Broodies have their chicks on a stronger regime of forage/rest all day long, and seem to work systematically round the garden; I think that's because they're training them where to find what when.

Treats are dispensed as opportunity arises, since I give them in a targeted way to different subsets for different reasons. Sometimes it's hard to find the right group on its own. I - and they - have learned to be quite sneaky when necessary :D
They all seemed to like the new birdseed and grain mix. The roasted buckwheat got left to Dig and Mow. The chopped brazil nut (just one) got eaten early. They like the better quality wheat. It even looks better quality. I didn't quite see what happened to the red millet or the pin head oats. I couldn't really tracke the rest of the ingredients.
Judging the quality of a foodstuff is indeed easy on sight, but is something you can't do with ingredients that have been pulverized into a homogenized mass. Guess where the stuff that can't be sold whole (because it would be rejected) goes.

I too find it really difficult to see what they're selecting first if it's small, but what's not so popular is obvious even if it is small because it gets left till last, so we get there by a process of elimination.

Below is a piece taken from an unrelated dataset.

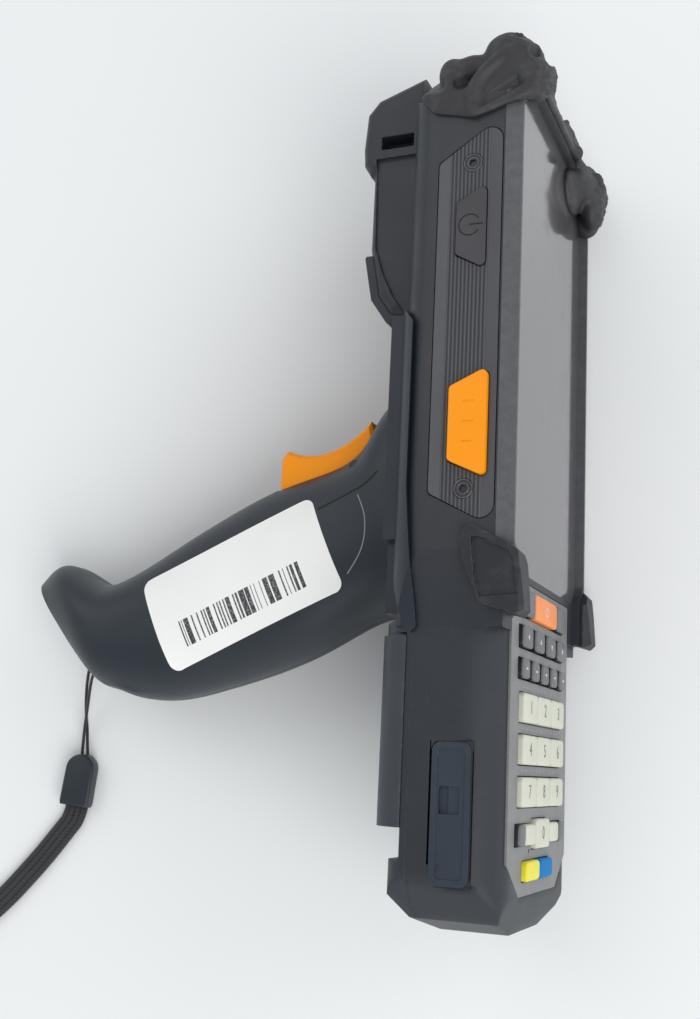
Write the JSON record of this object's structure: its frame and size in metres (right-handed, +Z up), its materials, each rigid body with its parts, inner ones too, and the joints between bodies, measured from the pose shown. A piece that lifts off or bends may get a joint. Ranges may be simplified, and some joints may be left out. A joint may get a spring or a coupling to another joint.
{
  "type": "handheld barcode data terminal",
  "caption": "Rugged handheld data terminal with a touch screen, numeric keypad, side scan buttons, detachable battery and a pistol grip with trigger and wrist lanyard.",
  "frame": {"origin": "centre of the bottom of the bounding box of the terminal as it lies on its right side, on the table, without the lanyard", "axes": "+Z up from the table, +Y along the terminal's length towards the scanning end, +X mostly out of the screen, tilted 12.9 degrees up"},
  "size_m": [0.226, 0.2574, 0.082],
  "materials": {
    "housing": "fine-grained moulded plastic",
    "grip": "satin moulded plastic",
    "boot": "worn rubber",
    "screen": "hard coated glass over a dark panel",
    "window": "dark filter",
    "module": "pressed metal frame",
    "board": "solder mask",
    "panel": "ribbed inlay",
    "screw": "blackened steel",
    "orange": "satin",
    "black_key": "satin key",
    "ivory_key": "satin key",
    "yellow_key": "satin key",
    "blue_key": "satin key",
    "bezel": "grey plate",
    "mat": "moulded mat",
    "steel": "turned steel",
    "strap": "woven"
  },
  "bodies": {
    "terminal": {"case_screws": "screw", "cord_cap": "black_key", "display_glass": "screen", "display_module": "module", "front_housing": "housing", "grip_left_shell": "grip", "grip_plate": "grip", "grip_right_shell": "grip", "keypad_bezel": "bezel", "keypad_mat": "mat", "lanyard_cord": "strap", "left_mid_bumper": "boot", "left_side_panel": "panel", "main_board": "board", "port_connector": "steel", "rear_housing": "housing", "right_mid_bumper": "boot", "right_side_panel": "panel", "scan_engine": "module", "scan_head_cover": "housing", "scan_window": "window", "top_boot": "boot", "trigger_pin": "steel", "trigger_switch": "black_key", "wrist_strap": "strap"},
    "trigger": {"trigger": "orange"},
    "access_door": {"access_door": "housing"},
    "battery_pack": {"battery_pack": "housing"},
    "battery_latch": {"battery_latch": "housing"},
    "left_scan_button": {"left_scan_button": "orange"},
    "right_scan_button": {"right_scan_button": "orange"},
    "power_button": {"power_button": "black_key"},
    "key_arrow_down": {"key_arrow_down": "black_key"},
    "key_arrow_left": {"key_arrow_left": "black_key"},
    "key_arrow_right": {"key_arrow_right": "black_key"},
    "key_arrow_up": {"key_arrow_up": "black_key"},
    "key_back": {"key_back": "black_key"},
    "key_blue": {"key_blue": "blue_key"},
    "key_digit_0": {"key_digit_0": "ivory_key"},
    "key_digit_1": {"key_digit_1": "ivory_key"},
    "key_digit_2": {"key_digit_2": "ivory_key"},
    "key_digit_3": {"key_digit_3": "ivory_key"},
    "key_digit_4": {"key_digit_4": "ivory_key"},
    "key_digit_5": {"key_digit_5": "ivory_key"},
    "key_digit_6": {"key_digit_6": "ivory_key"},
    "key_digit_7": {"key_digit_7": "ivory_key"},
    "key_digit_8": {"key_digit_8": "ivory_key"},
    "key_digit_9": {"key_digit_9": "ivory_key"},
    "key_enter": {"key_enter": "black_key"},
    "key_function_1": {"key_function_1": "black_key"},
    "key_function_2": {"key_function_2": "black_key"},
    "key_function_3": {"key_function_3": "black_key"},
    "key_function_4": {"key_function_4": "black_key"},
    "key_function_5": {"key_function_5": "black_key"},
    "key_menu": {"key_menu": "black_key"},
    "key_point": {"key_point": "ivory_key"},
    "key_scan": {"key_scan": "orange"},
    "key_shift": {"key_shift": "black_key"},
    "key_star": {"key_star": "ivory_key"},
    "key_yellow": {"key_yellow": "yellow_key"}
  },
  "joints": [
    {"name": "trigger_pull", "type": "hinge", "parent": "terminal", "child": "trigger", "pos_m": [0.01762, 0.00525, 0.03205], "axis": [-0.2233, 0, 0.9748], "range_deg": [0, 10], "stiffness_Nm_per_rad": 0.06, "springref_deg": -8.59},
    {"name": "access_door_hinge", "type": "hinge", "parent": "terminal", "child": "access_door", "pos_m": [0.04184, -0.07685, 0.07278], "axis": [0, -1, 0], "range_deg": [0, 100]},
    {"name": "battery_pack_hinge", "type": "hinge", "parent": "terminal", "child": "battery_pack", "pos_m": [0.04052, -0.03665, 0.03729], "axis": [0.2233, 0, -0.9748], "range_deg": [0, 18]},
    {"name": "battery_latch_slide", "type": "slide", "parent": "terminal", "child": "battery_latch", "axis": [0, -1, 0], "range_m": [0, 0.0022], "stiffness_N_per_m": 300, "springref_m": -0.0015},
    {"name": "left_scan_button_press", "type": "slide", "parent": "terminal", "child": "left_scan_button", "axis": [0.2233, 0, -0.9748], "range_m": [0, 0.0008], "stiffness_N_per_m": 1500, "springref_m": -0.0005},
    {"name": "right_scan_button_press", "type": "slide", "parent": "terminal", "child": "right_scan_button", "axis": [-0.2233, 0, 0.9748], "range_m": [0, 0.0008], "stiffness_N_per_m": 1500, "springref_m": -0.0005},
    {"name": "power_button_press", "type": "slide", "parent": "terminal", "child": "power_button", "axis": [0.2233, 0, -0.9748], "range_m": [0, 0.0004], "stiffness_N_per_m": 1500, "springref_m": -0.0005},
    {"name": "key_arrow_down_press", "type": "slide", "parent": "terminal", "child": "key_arrow_down", "axis": [-0.9748, 0, -0.2233], "range_m": [0, 0.0007], "stiffness_N_per_m": 1000, "springref_m": -0.0005},
    {"name": "key_arrow_left_press", "type": "slide", "parent": "terminal", "child": "key_arrow_left", "axis": [-0.9748, 0, -0.2233], "range_m": [0, 0.0007], "stiffness_N_per_m": 1000, "springref_m": -0.0005},
    {"name": "key_arrow_right_press", "type": "slide", "parent": "terminal", "child": "key_arrow_right", "axis": [-0.9748, 0, -0.2233], "range_m": [0, 0.0007], "stiffness_N_per_m": 1000, "springref_m": -0.0005},
    {"name": "key_arrow_up_press", "type": "slide", "parent": "terminal", "child": "key_arrow_up", "axis": [-0.9748, 0, -0.2233], "range_m": [0, 0.0007], "stiffness_N_per_m": 1000, "springref_m": -0.0005},
    {"name": "key_back_press", "type": "slide", "parent": "terminal", "child": "key_back", "axis": [-0.9748, 0, -0.2233], "range_m": [0, 0.0007], "stiffness_N_per_m": 1000, "springref_m": -0.0005},
    {"name": "key_blue_press", "type": "slide", "parent": "terminal", "child": "key_blue", "axis": [-0.9748, 0, -0.2233], "range_m": [0, 0.0007], "stiffness_N_per_m": 1000, "springref_m": -0.0005},
    {"name": "key_digit_0_press", "type": "slide", "parent": "terminal", "child": "key_digit_0", "axis": [-0.9748, 0, -0.2233], "range_m": [0, 0.0007], "stiffness_N_per_m": 1000, "springref_m": -0.0005},
    {"name": "key_digit_1_press", "type": "slide", "parent": "terminal", "child": "key_digit_1", "axis": [-0.9748, 0, -0.2233], "range_m": [0, 0.0007], "stiffness_N_per_m": 1000, "springref_m": -0.0005},
    {"name": "key_digit_2_press", "type": "slide", "parent": "terminal", "child": "key_digit_2", "axis": [-0.9748, 0, -0.2233], "range_m": [0, 0.0007], "stiffness_N_per_m": 1000, "springref_m": -0.0005},
    {"name": "key_digit_3_press", "type": "slide", "parent": "terminal", "child": "key_digit_3", "axis": [-0.9748, 0, -0.2233], "range_m": [0, 0.0007], "stiffness_N_per_m": 1000, "springref_m": -0.0005},
    {"name": "key_digit_4_press", "type": "slide", "parent": "terminal", "child": "key_digit_4", "axis": [-0.9748, 0, -0.2233], "range_m": [0, 0.0007], "stiffness_N_per_m": 1000, "springref_m": -0.0005},
    {"name": "key_digit_5_press", "type": "slide", "parent": "terminal", "child": "key_digit_5", "axis": [-0.9748, 0, -0.2233], "range_m": [0, 0.0007], "stiffness_N_per_m": 1000, "springref_m": -0.0005},
    {"name": "key_digit_6_press", "type": "slide", "parent": "terminal", "child": "key_digit_6", "axis": [-0.9748, 0, -0.2233], "range_m": [0, 0.0007], "stiffness_N_per_m": 1000, "springref_m": -0.0005},
    {"name": "key_digit_7_press", "type": "slide", "parent": "terminal", "child": "key_digit_7", "axis": [-0.9748, 0, -0.2233], "range_m": [0, 0.0007], "stiffness_N_per_m": 1000, "springref_m": -0.0005},
    {"name": "key_digit_8_press", "type": "slide", "parent": "terminal", "child": "key_digit_8", "axis": [-0.9748, 0, -0.2233], "range_m": [0, 0.0007], "stiffness_N_per_m": 1000, "springref_m": -0.0005},
    {"name": "key_digit_9_press", "type": "slide", "parent": "terminal", "child": "key_digit_9", "axis": [-0.9748, 0, -0.2233], "range_m": [0, 0.0007], "stiffness_N_per_m": 1000, "springref_m": -0.0005},
    {"name": "key_enter_press", "type": "slide", "parent": "terminal", "child": "key_enter", "axis": [-0.9748, 0, -0.2233], "range_m": [0, 0.0007], "stiffness_N_per_m": 1000, "springref_m": -0.0005},
    {"name": "key_function_1_press", "type": "slide", "parent": "terminal", "child": "key_function_1", "axis": [-0.9748, 0, -0.2233], "range_m": [0, 0.0007], "stiffness_N_per_m": 1000, "springref_m": -0.0005},
    {"name": "key_function_2_press", "type": "slide", "parent": "terminal", "child": "key_function_2", "axis": [-0.9748, 0, -0.2233], "range_m": [0, 0.0007], "stiffness_N_per_m": 1000, "springref_m": -0.0005},
    {"name": "key_function_3_press", "type": "slide", "parent": "terminal", "child": "key_function_3", "axis": [-0.9748, 0, -0.2233], "range_m": [0, 0.0007], "stiffness_N_per_m": 1000, "springref_m": -0.0005},
    {"name": "key_function_4_press", "type": "slide", "parent": "terminal", "child": "key_function_4", "axis": [-0.9748, 0, -0.2233], "range_m": [0, 0.0007], "stiffness_N_per_m": 1000, "springref_m": -0.0005},
    {"name": "key_function_5_press", "type": "slide", "parent": "terminal", "child": "key_function_5", "axis": [-0.9748, 0, -0.2233], "range_m": [0, 0.0007], "stiffness_N_per_m": 1000, "springref_m": -0.0005},
    {"name": "key_menu_press", "type": "slide", "parent": "terminal", "child": "key_menu", "axis": [-0.9748, 0, -0.2233], "range_m": [0, 0.0007], "stiffness_N_per_m": 1000, "springref_m": -0.0005},
    {"name": "key_point_press", "type": "slide", "parent": "terminal", "child": "key_point", "axis": [-0.9748, 0, -0.2233], "range_m": [0, 0.0007], "stiffness_N_per_m": 1000, "springref_m": -0.0005},
    {"name": "key_scan_press", "type": "slide", "parent": "terminal", "child": "key_scan", "axis": [-0.9748, 0, -0.2233], "range_m": [0, 0.0007], "stiffness_N_per_m": 1000, "springref_m": -0.0005},
    {"name": "key_shift_press", "type": "slide", "parent": "terminal", "child": "key_shift", "axis": [-0.9748, 0, -0.2233], "range_m": [0, 0.0007], "stiffness_N_per_m": 1000, "springref_m": -0.0005},
    {"name": "key_star_press", "type": "slide", "parent": "terminal", "child": "key_star", "axis": [-0.9748, 0, -0.2233], "range_m": [0, 0.0007], "stiffness_N_per_m": 1000, "springref_m": -0.0005},
    {"name": "key_yellow_press", "type": "slide", "parent": "terminal", "child": "key_yellow", "axis": [-0.9748, 0, -0.2233], "range_m": [0, 0.0007], "stiffness_N_per_m": 1000, "springref_m": -0.0005}
  ]
}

But the slow adoption of the new mix here surprised me. I was on the verge of giving it up as a flat shot, and just sourced some decent quality wheat, when I realized that now I was rinsing it, they were eating all of it. So I am now giving about 60% wheat and 40% the new assorted pigeon mix. Plus top dressing with sardines or whatever as per normal.
 
coming back to the use of sulphur / sulfur, Nicol says the following about its use during a discussion of the benefits of dustbathing:

p.91 “hens that used an available dustbath reduced their mite and lice infestations by 80-100% within a week in comparison with non-users, with sulphur a particularly effective substrate in this regard… strong preference for sand over rice hulls, wood shavings or paper [for dustbath substrate]… long bouts of dustbathing that incorporate all of these possible elements [viz., scratching and raking through substrate, lie down, turn on side, raise feathers, wing shaking, head rubbing, more raking and scratching, lying, rubbing, before standing and shaking out] are a good indicator of positive welfare.”

Nothing is said there about respiratory harm caused by the sulphur in the dustbath - which doesn't mean it doesn't happen, but since her interest is hen welfare, I think she'd have mentioned it if she thought it was a significant hazard.
Petrie, could you link the article or book by Nichol that you are referencing? I’ve tried scrolling back to find it, but I’m missing it.

I’m on my 3rd permethrin treatment trying to get rid of mites/lice, and just this morning I see more crawling all over the decoy eggs again, so I guess another round of eggs have hatched. My ladies dust bathe in various places around the run, but our soil is mostly clay, so I’m wondering if it isn’t creating enough dust to be effective. Looking into mixing it with some sand.